## Begin Stored records
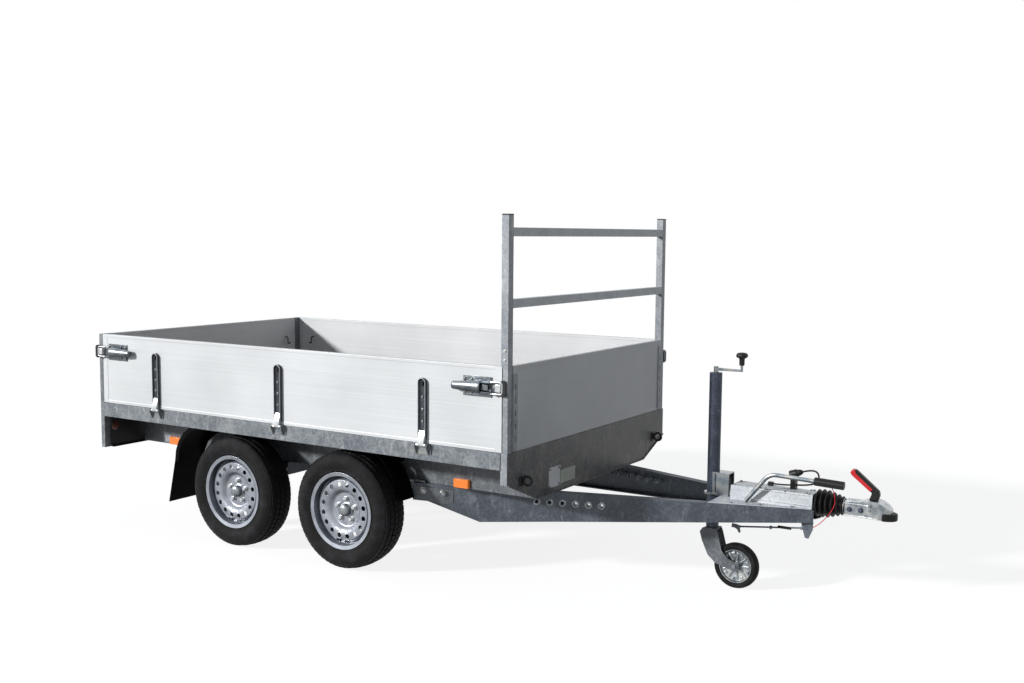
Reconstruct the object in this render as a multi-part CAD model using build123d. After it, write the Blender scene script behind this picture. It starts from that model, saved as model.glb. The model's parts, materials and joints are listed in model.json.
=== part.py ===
"""Twin-axle dropside utility trailer with a front ladder rack, V drawbar and jockey wheel.

Frame: millimetres, +Z up, +X towards the coupling, origin on the ground at half the overall length.
Every function measures x from the front wall's front face; the whole is shifted once, at the export.
"""

from build123d import *
import os
from math import atan, cos, degrees, pi, radians, sin, tan

# ---------------------------------------------------------------- driving dimensions
bed_length = 2780          # front wall's front face to tailgate's rear face
bed_width = 1660           # over the side panels
deck_top = 689
deck_thickness = 18
panel_thickness = 25
panel_bottom = 697
panel_top = 1090
panel_gap = 2              # between a panel and a post beside it
panel_wall = 2.5           # skin of the aluminium hollow profile's end lips
end_lip = 10

rail_bottom = 615
rail_top = 695
rail_sheet = 3
rail_lip = 28
rail_return = 10

beam_face = 574            # half width over the two main beams
beam_bottom = 441
beam_height = 160
beam_flange = 50
beam_sheet = 4

post_size = 40
post_wall = 3
rack_top = 1770
rack_foot = 548
rung_height = 40
rung_bottoms = (rack_top - 420, rack_top - 100)
post_inset = 4             # post's side face behind the panel's outer face
cap_height = 6
flange_width = 36          # strip that ties the front wall to each rack post
flange_sheet = 3
flange_slots = (740, 800, 860, 920, 980)

rear_post_x = 30
rear_post_y = 60
rear_leg_bottom = 432
lamp_board_height = 116
lamp_board_half = 725
lamp_board_ahead = 34       # lamp board's rear face ahead of the tailgate's rear face
lamp_board_flange = 30
lamp_y = 600

front_panel_chin = beam_bottom
front_panel_lip = 7
sheet = 3

axle_x = (-987, -1740)     # front axle, rear axle
wheel_centre_y = 747.5
tyre_radius = 298
tyre_width = 174
rim_seat_radius = 178
rim_flange = 17
rim_radius = rim_seat_radius + rim_flange
rim_half_width = 76.5
wheel_offset = 24          # mounting face outboard of the wheel's middle
vent_count = 16
vent_circle = rim_seat_radius - 46
vent_hole = 12
bolt_circle = 56
bolt_count = 5
drum_radius = 115
drum_depth = 62
stub_radius = 24
fit_gap = 0.3

tube_size = 70             # square torsion axle tube
tube_wall = 6
swing_reach = 150          # axle tube ahead of the wheel's centre
swing_thickness = 48
swing_face = 592           # inner face of the swing arm

guard_width = 198
guard_outer = 818
guard_sheet = 3
guard_crown = 642
guard_corner_drop = 222
guard_flap_end = 462
guard_flap_reach = 495     # along the trailer, from the nearer axle
guard_corner_reach = 440
guard_crown_reach = 212
guard_lip = 25
guard_front_width = 120
guard_front_reach = 314
guard_front_turn = 78      # degrees the front end curls down round the tyre
guard_bends = 6

coupling_reach = 1519      # front wall to the tip of the coupling's nose
ball_x = coupling_reach - 74
housing_front = ball_x - 295
housing_rear = housing_front - 388
housing_foot = housing_rear - 62
arm_front = housing_front + 10

arm_spread = 404           # drawbar arm's outer face from the middle, at the front wall
arm_nose = 58.32           # drawbar arm's outer face from the middle, at its front end
arm_taper = (arm_spread - arm_nose) / arm_front
arm_rear = -695
arm_top = beam_bottom      # the arms bear on the main beams' underside
arm_deep_bottom = 296      # bottom edge under the front wall
arm_tail = ((-360, 266), (-620, 352), (arm_rear, 354))    # bottom edge behind the front wall
arm_front_depth = 58
arm_sheet = 5
arm_flange = 46
arm_hole = 12
arm_hole_count = 6
arm_hole_pitch = 61
arm_hole_first = -83
arm_hole_height = 390

coupling_height = 467
shaft_radius = 25
ball_radius = 25

jockey_x = housing_rear - 112
jockey_tube_radius = 30
jockey_tube_wall = 3
jockey_tube_top = 1030
jockey_tube_bottom = 286
jockey_leg_radius = 26.9
jockey_leg_rise = 300      # inner leg's top over the outer tube's lower end
jockey_trail = 129
jockey_wheel_radius = 110
jockey_wheel_width = 50

strap_x = (-470, -1388, -2302)
tailgate_strap_y = (-430, 0, 430)
strap_width = 62
strap_proud = 18
strap_top = 1008
strap_sheet = 4
foot_sheet = 4
pin_out = 15               # hinge pin outside the panel's outer face
pin_height = 690
pin_radius = 5
pin_clearance = 0.05
barrel_radius = 9

latch_height = 992
latch_plate_sheet = 3
latch_handle_radius = 22
latch_handle_length = 168
latch_setback = 85         # latch plate's end from the panel's corner

side = bed_width / 2
panel_inner = side - panel_thickness
rear_face = -bed_length
latch_proud = latch_plate_sheet + 2 * latch_handle_radius
overall_length = bed_length + latch_proud + coupling_reach
front_face_x = overall_length / 2 - coupling_reach
nodes = {}


# ---------------------------------------------------------------- shared shapes
def block(x0, x1, y0, y1, z0, z1):
    return Pos((x0 + x1) / 2, (y0 + y1) / 2, (z0 + z1) / 2) * Box(x1 - x0, y1 - y0, z1 - z0)


def along_y(points, y0, y1, rounding=0):
    """A plate drawn in X and Z, from y0 to y1."""
    face = make_face(Polyline(*points, close=True))
    if rounding:
        face = fillet(face.vertices(), rounding)
    return extrude(Plane.XZ.offset(-y1) * face, amount=y1 - y0)


def along_x(points, x0, x1, rounding=0):
    """A plate or section drawn in Y and Z, from x0 to x1."""
    face = make_face(Polyline(*points, close=True))
    if rounding:
        face = fillet(face.vertices(), rounding)
    return extrude(Plane.YZ.offset(x0) * face, amount=x1 - x0)


def along_z(points, z0, z1, rounding=0):
    """A plate drawn in X and Y, from z0 to z1."""
    face = make_face(Polyline(*points, close=True))
    if rounding:
        face = fillet(face.vertices(), rounding)
    return extrude(Plane.XY.offset(z0) * face, amount=z1 - z0)


def rod_x(radius, x0, x1, y, z):
    return Pos((x0 + x1) / 2, y, z) * Rot(0, 90, 0) * Cylinder(radius, x1 - x0)


def rod_y(radius, y0, y1, x, z):
    return Pos(x, (y0 + y1) / 2, z) * Rot(90, 0, 0) * Cylinder(radius, y1 - y0)


def rod_z(radius, z0, z1, x, y):
    return Pos(x, y, (z0 + z1) / 2) * Cylinder(radius, z1 - z0)


def other_side(shape):
    return mirror(shape, about=Plane.XZ)


def both_sides(shape):
    return Compound([*shape.solids(), *other_side(shape).solids()])


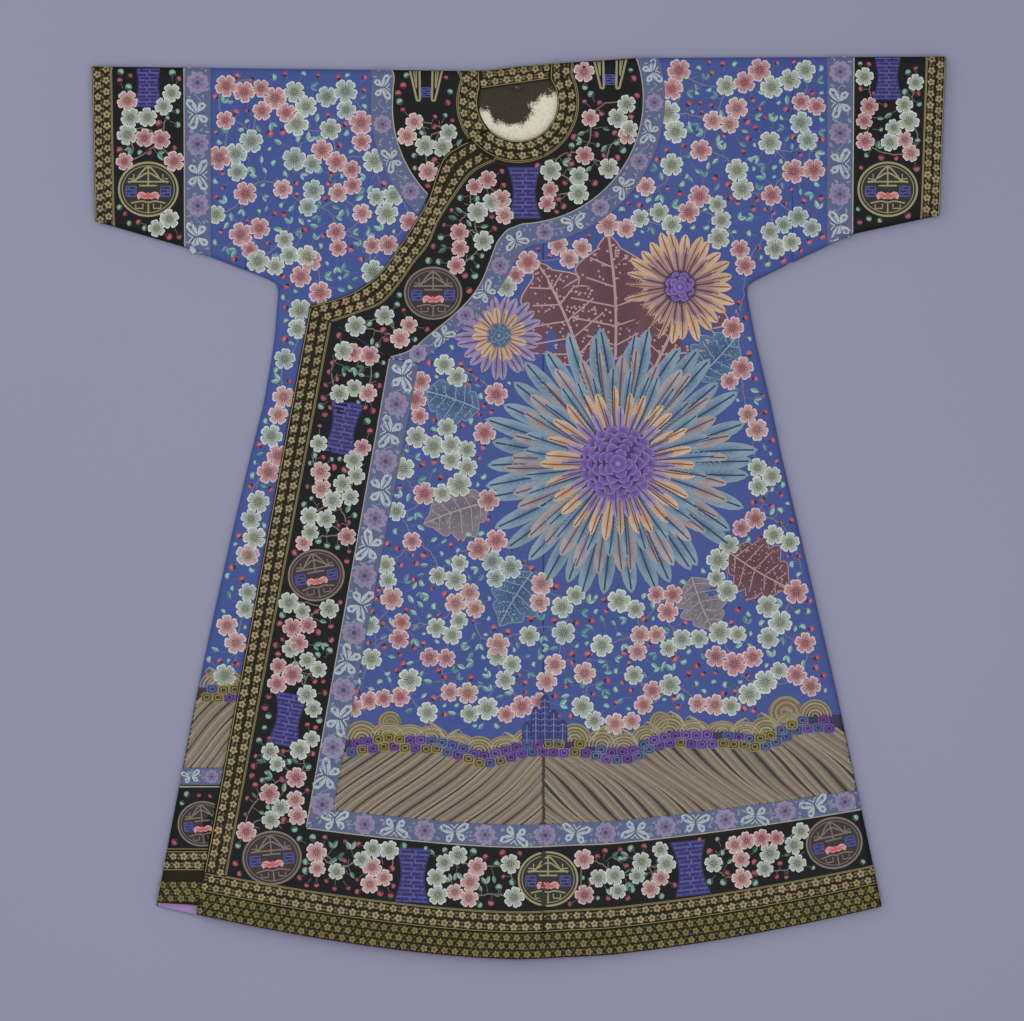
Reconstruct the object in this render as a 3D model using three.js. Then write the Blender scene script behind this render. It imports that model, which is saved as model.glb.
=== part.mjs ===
## End Stored records
◆ Exercise: Nothing may be left out: return each entry exactly as it reads.

◆ Completed task:
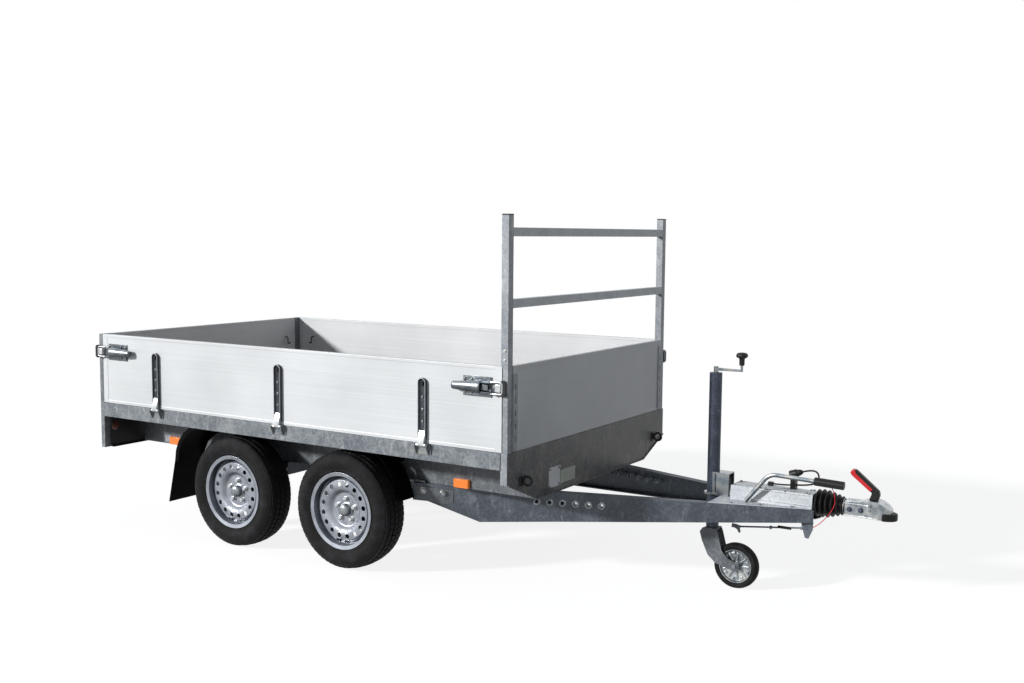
Reconstruct the object in this render as a multi-part CAD model using build123d. After it, write the Blender scene script behind this picture. It starts from that model, saved as model.glb. The model's parts, materials and joints are listed in model.json.
=== part.py ===
"""Twin-axle dropside utility trailer with a front ladder rack, V drawbar and jockey wheel.

Frame: millimetres, +Z up, +X towards the coupling, origin on the ground at half the overall length.
Every function measures x from the front wall's front face; the whole is shifted once, at the export.
"""

from build123d import *
import os
from math import atan, cos, degrees, pi, radians, sin, tan

# ---------------------------------------------------------------- driving dimensions
bed_length = 2780          # front wall's front face to tailgate's rear face
bed_width = 1660           # over the side panels
deck_top = 689
deck_thickness = 18
panel_thickness = 25
panel_bottom = 697
panel_top = 1090
panel_gap = 2              # between a panel and a post beside it
panel_wall = 2.5           # skin of the aluminium hollow profile's end lips
end_lip = 10

rail_bottom = 615
rail_top = 695
rail_sheet = 3
rail_lip = 28
rail_return = 10

beam_face = 574            # half width over the two main beams
beam_bottom = 441
beam_height = 160
beam_flange = 50
beam_sheet = 4

post_size = 40
post_wall = 3
rack_top = 1770
rack_foot = 548
rung_height = 40
rung_bottoms = (rack_top - 420, rack_top - 100)
post_inset = 4             # post's side face behind the panel's outer face
cap_height = 6
flange_width = 36          # strip that ties the front wall to each rack post
flange_sheet = 3
flange_slots = (740, 800, 860, 920, 980)

rear_post_x = 30
rear_post_y = 60
rear_leg_bottom = 432
lamp_board_height = 116
lamp_board_half = 725
lamp_board_ahead = 34       # lamp board's rear face ahead of the tailgate's rear face
lamp_board_flange = 30
lamp_y = 600

front_panel_chin = beam_bottom
front_panel_lip = 7
sheet = 3

axle_x = (-987, -1740)     # front axle, rear axle
wheel_centre_y = 747.5
tyre_radius = 298
tyre_width = 174
rim_seat_radius = 178
rim_flange = 17
rim_radius = rim_seat_radius + rim_flange
rim_half_width = 76.5
wheel_offset = 24          # mounting face outboard of the wheel's middle
vent_count = 16
vent_circle = rim_seat_radius - 46
vent_hole = 12
bolt_circle = 56
bolt_count = 5
drum_radius = 115
drum_depth = 62
stub_radius = 24
fit_gap = 0.3

tube_size = 70             # square torsion axle tube
tube_wall = 6
swing_reach = 150          # axle tube ahead of the wheel's centre
swing_thickness = 48
swing_face = 592           # inner face of the swing arm

guard_width = 198
guard_outer = 818
guard_sheet = 3
guard_crown = 642
guard_corner_drop = 222
guard_flap_end = 462
guard_flap_reach = 495     # along the trailer, from the nearer axle
guard_corner_reach = 440
guard_crown_reach = 212
guard_lip = 25
guard_front_width = 120
guard_front_reach = 314
guard_front_turn = 78      # degrees the front end curls down round the tyre
guard_bends = 6

coupling_reach = 1519      # front wall to the tip of the coupling's nose
ball_x = coupling_reach - 74
housing_front = ball_x - 295
housing_rear = housing_front - 388
housing_foot = housing_rear - 62
arm_front = housing_front + 10

arm_spread = 404           # drawbar arm's outer face from the middle, at the front wall
arm_nose = 58.32           # drawbar arm's outer face from the middle, at its front end
arm_taper = (arm_spread - arm_nose) / arm_front
arm_rear = -695
arm_top = beam_bottom      # the arms bear on the main beams' underside
arm_deep_bottom = 296      # bottom edge under the front wall
arm_tail = ((-360, 266), (-620, 352), (arm_rear, 354))    # bottom edge behind the front wall
arm_front_depth = 58
arm_sheet = 5
arm_flange = 46
arm_hole = 12
arm_hole_count = 6
arm_hole_pitch = 61
arm_hole_first = -83
arm_hole_height = 390

coupling_height = 467
shaft_radius = 25
ball_radius = 25

jockey_x = housing_rear - 112
jockey_tube_radius = 30
jockey_tube_wall = 3
jockey_tube_top = 1030
jockey_tube_bottom = 286
jockey_leg_radius = 26.9
jockey_leg_rise = 300      # inner leg's top over the outer tube's lower end
jockey_trail = 129
jockey_wheel_radius = 110
jockey_wheel_width = 50

strap_x = (-470, -1388, -2302)
tailgate_strap_y = (-430, 0, 430)
strap_width = 62
strap_proud = 18
strap_top = 1008
strap_sheet = 4
foot_sheet = 4
pin_out = 15               # hinge pin outside the panel's outer face
pin_height = 690
pin_radius = 5
pin_clearance = 0.05
barrel_radius = 9

latch_height = 992
latch_plate_sheet = 3
latch_handle_radius = 22
latch_handle_length = 168
latch_setback = 85         # latch plate's end from the panel's corner

side = bed_width / 2
panel_inner = side - panel_thickness
rear_face = -bed_length
latch_proud = latch_plate_sheet + 2 * latch_handle_radius
overall_length = bed_length + latch_proud + coupling_reach
front_face_x = overall_length / 2 - coupling_reach
nodes = {}


# ---------------------------------------------------------------- shared shapes
def block(x0, x1, y0, y1, z0, z1):
    return Pos((x0 + x1) / 2, (y0 + y1) / 2, (z0 + z1) / 2) * Box(x1 - x0, y1 - y0, z1 - z0)


def along_y(points, y0, y1, rounding=0):
    """A plate drawn in X and Z, from y0 to y1."""
    face = make_face(Polyline(*points, close=True))
    if rounding:
        face = fillet(face.vertices(), rounding)
    return extrude(Plane.XZ.offset(-y1) * face, amount=y1 - y0)


def along_x(points, x0, x1, rounding=0):
    """A plate or section drawn in Y and Z, from x0 to x1."""
    face = make_face(Polyline(*points, close=True))
    if rounding:
        face = fillet(face.vertices(), rounding)
    return extrude(Plane.YZ.offset(x0) * face, amount=x1 - x0)


def along_z(points, z0, z1, rounding=0):
    """A plate drawn in X and Y, from z0 to z1."""
    face = make_face(Polyline(*points, close=True))
    if rounding:
        face = fillet(face.vertices(), rounding)
    return extrude(Plane.XY.offset(z0) * face, amount=z1 - z0)


def rod_x(radius, x0, x1, y, z):
    return Pos((x0 + x1) / 2, y, z) * Rot(0, 90, 0) * Cylinder(radius, x1 - x0)


def rod_y(radius, y0, y1, x, z):
    return Pos(x, (y0 + y1) / 2, z) * Rot(90, 0, 0) * Cylinder(radius, y1 - y0)


def rod_z(radius, z0, z1, x, y):
    return Pos(x, y, (z0 + z1) / 2) * Cylinder(radius, z1 - z0)


def other_side(shape):
    return mirror(shape, about=Plane.XZ)


def both_sides(shape):
    return Compound([*shape.solids(), *other_side(shape).solids()])


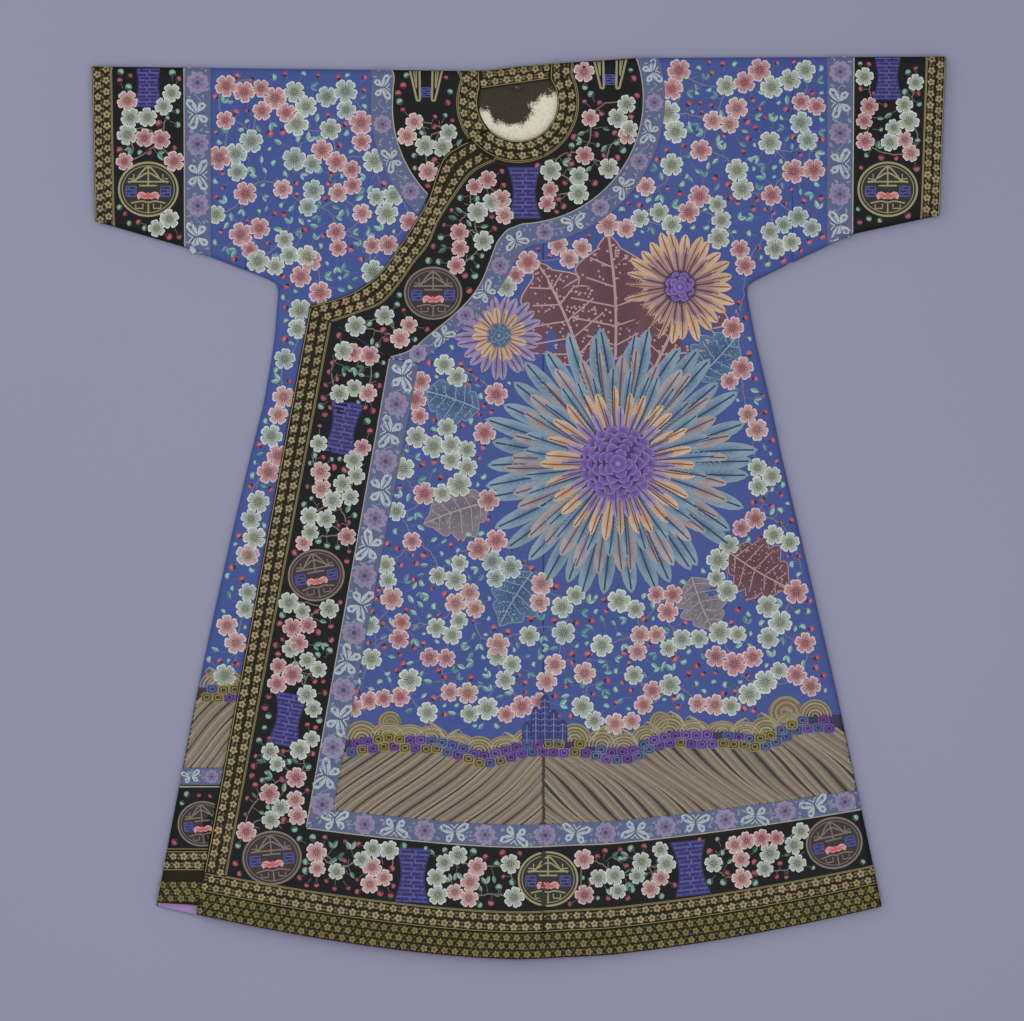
Reconstruct the object in this render as a 3D model using three.js. Then write the Blender scene script behind this render. It imports that model, which is saved as model.glb.
=== part.mjs ===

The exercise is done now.